The bill is likely to provide for another round of stimulus checks to American families, though it remains unclear who would be eligible to receive those payments. Larry Kudlow, the director of the National Economic Council, said on Sunday that the checks would be worth $1,200, though he did not detail who precisely would receive them.

The largest sticking point, though, has been the effort to scale back unemployment insurance benefits. The White House and congressional Republicans largely agree that the $600 weekly payment established in the $2.2 trillion stimulus law on top of state unemployment pay is too generous, in some cases providing recipients more money than they received in their job, and discourages people from returning to work.

“The original unemployment benefits actually paid people to stay home, and actually a lot of people got more money staying at home than they would going back to work,” Mr. Meadows said on Sunday. “So the president has been very clear, our Republican senators have been very clear, we’re not going to extend that provision.”

Democrats, who want to extend the current benefit through the end of the year, say Republicans’ plan would present significant technical hurdles and cut funds to Americans when they need it. When Democrats in March proposed matching 100 percent of a worker’s prior income, Labor Department officials said that antiquated state unemployment systems would make it too complicated to execute.

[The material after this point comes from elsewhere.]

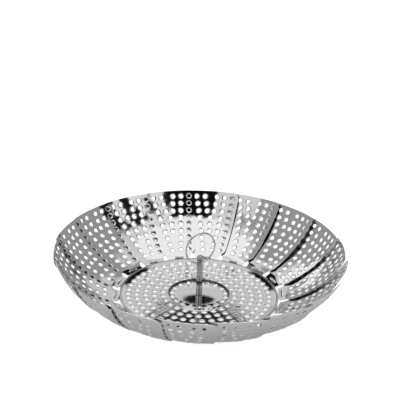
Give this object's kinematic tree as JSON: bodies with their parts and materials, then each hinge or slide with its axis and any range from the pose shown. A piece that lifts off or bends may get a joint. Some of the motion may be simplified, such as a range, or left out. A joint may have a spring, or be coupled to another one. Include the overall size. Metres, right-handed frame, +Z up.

The National Association of State Workforce Agencies also warned Capitol Hill this week that such a significant change to the current program was likely to take months for states to carry out, according to a memo obtained by The New York Times, meaning that it would take even longer for Americans to start receiving the benefits again.

Even though the benefits program is set to expire at the end of July, workers in most states are already losing access to the expanded unemployment payments. Experts fear further economic turbulence if the program is not quickly reinstated.